Leslie Waghorn

Personal information
- Full name: Leslie Arthur Waghorn
- Born: 29 July 1906 Robertsbridge, Sussex, England
- Died: 22 August 1979 (aged 73) Robertsbridge, Sussex, England
- Batting: Left-handed
- Bowling: Slow left-arm orthodox

Domestic team information
- 1928: Marylebone Cricket Club
- 1926–1927: Sussex

Career statistics
| Competition | First-class |
| Matches | 5 |
| Runs scored | 14 |
| Batting average | 2.00 |
| 100s/50s | –/– |
| Top score | 7 |
| Balls bowled | 492 |
| Wickets | 4 |
| Bowling average | 66.25 |
| 5 wickets in innings | – |
| 10 wickets in match | – |
| Best bowling | 2/34 |
| Catches/stumpings | 4/– |
- Source: Cricinfo, 12 February 2012

= Leslie Waghorn =

English cricketer

Leslie Arthur Waghorn (29 July 1906 - 22 August 1979) was an English cricketer. Waghorn was a left-handed batsman who bowled slow left-arm orthodox. He was born at Robertsbridge, Sussex.

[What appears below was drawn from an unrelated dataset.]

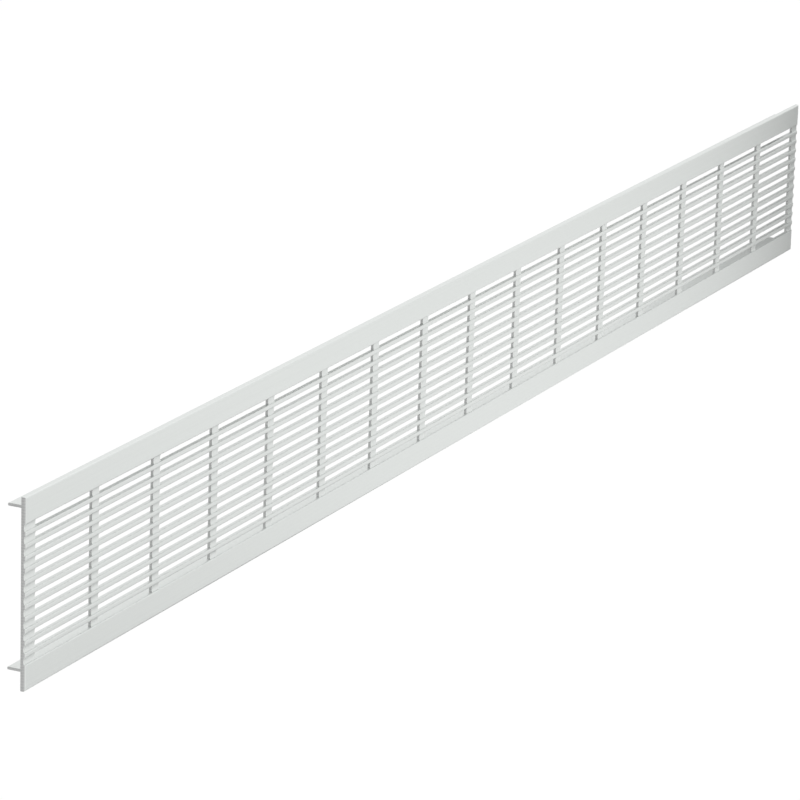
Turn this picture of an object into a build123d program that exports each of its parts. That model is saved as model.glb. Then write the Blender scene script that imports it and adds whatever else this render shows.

Waghorn made his first-class debut for Sussex against Nottinghamshire at Trent Bridge in the 1926 County Championship. He made three further first-class appearances for the county, the last of which came against the touring New Zealanders in 1927. In his four first-class matches for Sussex, Waghorn took 3 wickets at an average of 59.66, with best figures of 2/34. With the bat, he scored just 14 runs at a batting average of 2.33, with a high score of 7. In 1928, he made his final first-class appearance for the Marylebone Cricket Club against Derbyshire at Lord's. In Derbyshire's first-innings of 353, he went wicketless from his fourteen overs. In the Marylebone Cricket Club's first-innings of 355, Waghorn was dismissed for a duck by Leslie Townsend. He did take a sole wicket in Derbyshire's second-innings, that of Jim Hutchinson, while in the Marylebone Cricket Club's second-innings he wasn't required to bat, with the match ending in a victory by 7 wickets for the Marylebone Cricket Club.

He died at the village of his birth on 22 August 1979.